This was a notable quote from David Weinberger at the WOMMA WOMBAT 3 conference in New Orleans. Well-known as co-author of The Cluetrain Mainfesto, David is always provocative and this is a provocative statement for marketers and PR people.
We communications professionals are taught that our messages, our positioning, the production values, etc. etc. should be perfect and we work very hard at it. But in the social media realm, striving for perfection is wrong. David cited Wikipedia's "warning labels" on articles where there haven't been enough contributors or there is a real debate among contributors; these articles contain a label that discloses that the article may not be 100% perfect. Rather than undercutting the authority of Wikipedia as an information source it enhances it.
I passed on this advice yesterday at the American Strategic Management Institute's Branding Excellence workshop. An attendee stated that his company wanted to engage in social media, but wanted to be sure to do it "right". I said not to worry so much, get started, and just be ready to take some criticism, adapt and change as required and move on.
Why is striving for perfection so wrong in this space? It is inauthentic. I spent Tuesday afternoon at the Business Development Institute's Authentic Communications conference, where we had a lengthy discussion about what authenticity is. I riffed on David's statement, saying that as people, we all know no one and no thing is perfect, so perfection, by its nature, isn't authentic. PS Fast Company has a good article on authenticity in the May issue.

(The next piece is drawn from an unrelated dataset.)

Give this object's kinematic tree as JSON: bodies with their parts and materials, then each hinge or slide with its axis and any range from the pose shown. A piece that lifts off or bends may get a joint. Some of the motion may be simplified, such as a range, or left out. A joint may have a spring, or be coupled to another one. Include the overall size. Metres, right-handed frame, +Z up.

I do depart from David on one point: at the Society for New Communications Research conference in Las Vegas, he said that spelling, grammar, etc. don't matter, that speed is more important, and that those little imperfections add to credibility. A couple of minor typos, OK (I know I find them in my old posts when I go back to re-read them). Occasional tense disagreements -- maybe. But total stream of consciousness with no self-editing doesn't cut it with me. It may be self-expression, but it's not communication. Too many grammatical violations will confuse the reader, and if they don't understand what you are trying to say, you as a writer have failed.
In summary: do the best you can, don't obsess over every little detail, be ready to fix something when you are called out, but forget perfection. As Martin Luther advised, "Sin boldly!"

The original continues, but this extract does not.